Enhanced

Activities this summer are taking on a more profound, urgent sense, like I’m trying to imprint America into my brain before I head overseas. I’ve rowed at sunrise five of the past seven days, biked up the Anacostia Riverwalk Trail with a friend, visited the Hive exhibit at the Smithsonian Building Museum, gone to “The Big Sick” at the new AMC movie theatre, celebrated Denizen Brew Pub’s 3rd anniversary, brunched with a woman I haven’t seen in 20 years, visited Rockland Farms Winery with my husband, and hiked through a blooming sunflower field at McKee-Beshers Wildlife Management Area. It’s like I’ve pushed the “enhance” button on the video of my life to make my experiences sharper, with more vibrant color and emotion, and everyone’s going along with it. These are the days I will remember and yearn for. These are the days that will contrast brightly with my future lifestyle. These are the good old days.

Like the sunflower blooming, I am open to new experiences. Or maybe old experiences felt more profoundly. Like going to church yesterday. The music made me cry. Even with Father Jacek and Father Mike gone, I felt uplifted by the sermon, the singing, and the multicultural community around me. To my left was an African woman who sang loudly off-key and prayed emphatically with a strong French accent. Five gorgeous stair-step children sat to her left and bent their heads, probably in embarrassment. A few years ago I would have been annoyed by her, but yesterday I smiled to myself and held her hand at the Our Father. To my right was a short Latina grandmother who couldn’t hear the cell phone buzzing constantly in her purse. As her family members crowded late into the pew, I got squeezed between the two women. The piano played, the drum beat, we swayed and clapped together, the choir sang in English, French and Spanish and I was moved to tears. I put my head down as if to pray and wiped away the wet stains on my cheeks. The woman sitting behind me gave me a big hug after mass and told me she’d pray for me. We were in a “Find Your Gifts” workshop together two years ago. What is she projecting on to me? The only thing different is that I’m leaving it all behind for a year. So why does that make my feelings so powerful?
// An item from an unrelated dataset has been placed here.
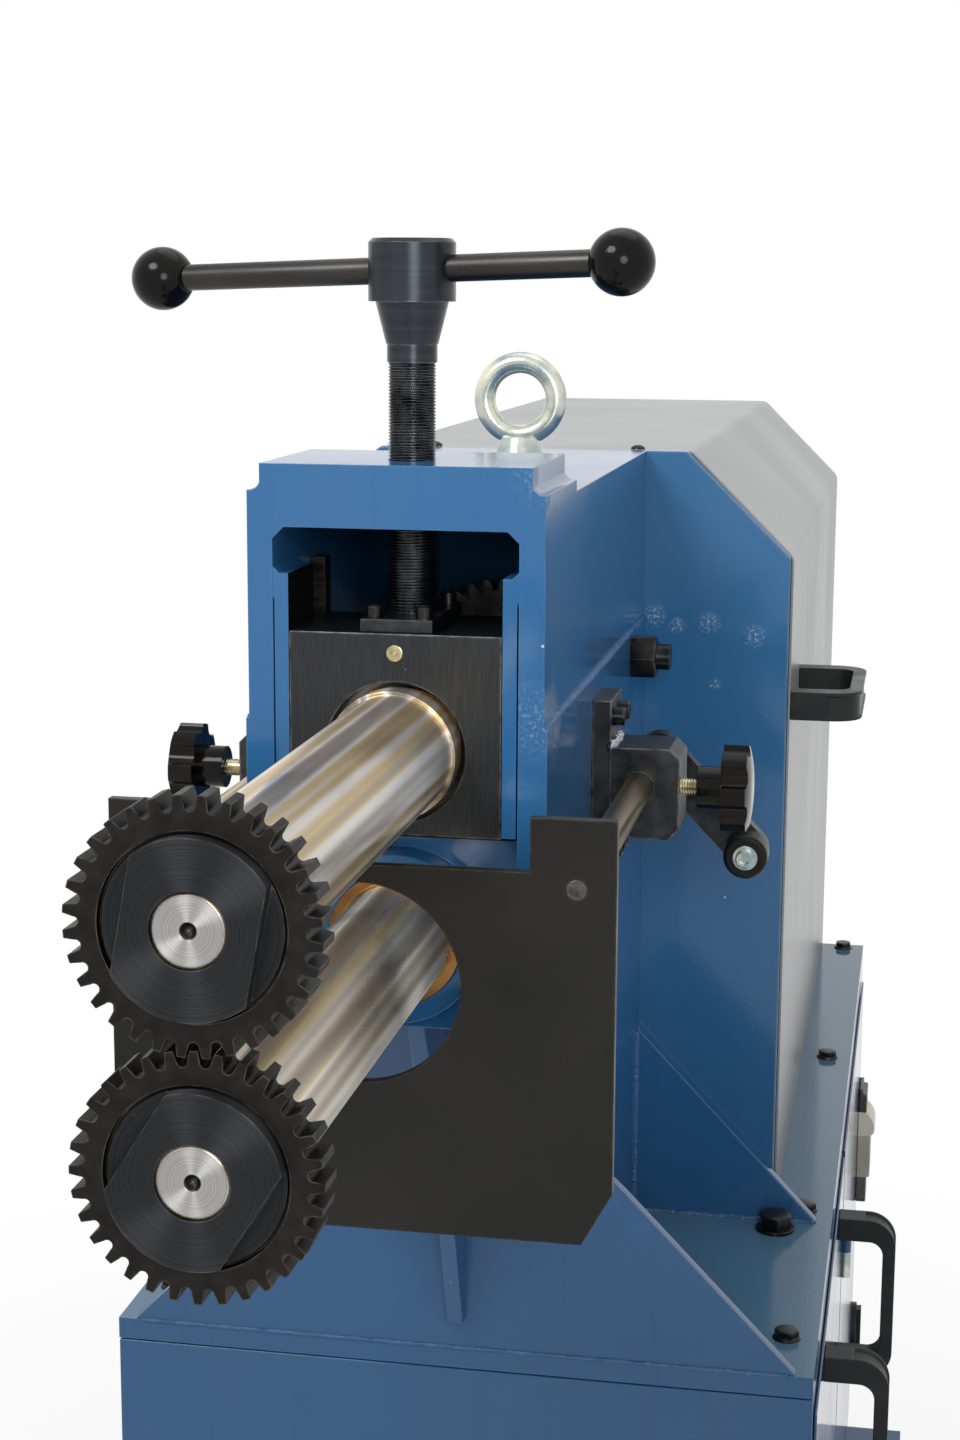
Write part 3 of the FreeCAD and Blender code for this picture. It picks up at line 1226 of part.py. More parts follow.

It shouldn’t take an international relocation to reboot one’s life. I wasn’t bright enough to figure out exactly what I wanted until I applied for an English Language Teaching Fellowship. I had only a vague sense that I would like to be a stranger again and I followed that feeling. If I had to give anyone advice, here’s what I would recommend: follow your feelings. It turns out that I’ve gotten exactly what I needed. And I haven’t even left home yet.

Here’s a poem that inspired me. I’ve had it on my bulletin board since January 2015 when I saw it in the Inward Outward blog.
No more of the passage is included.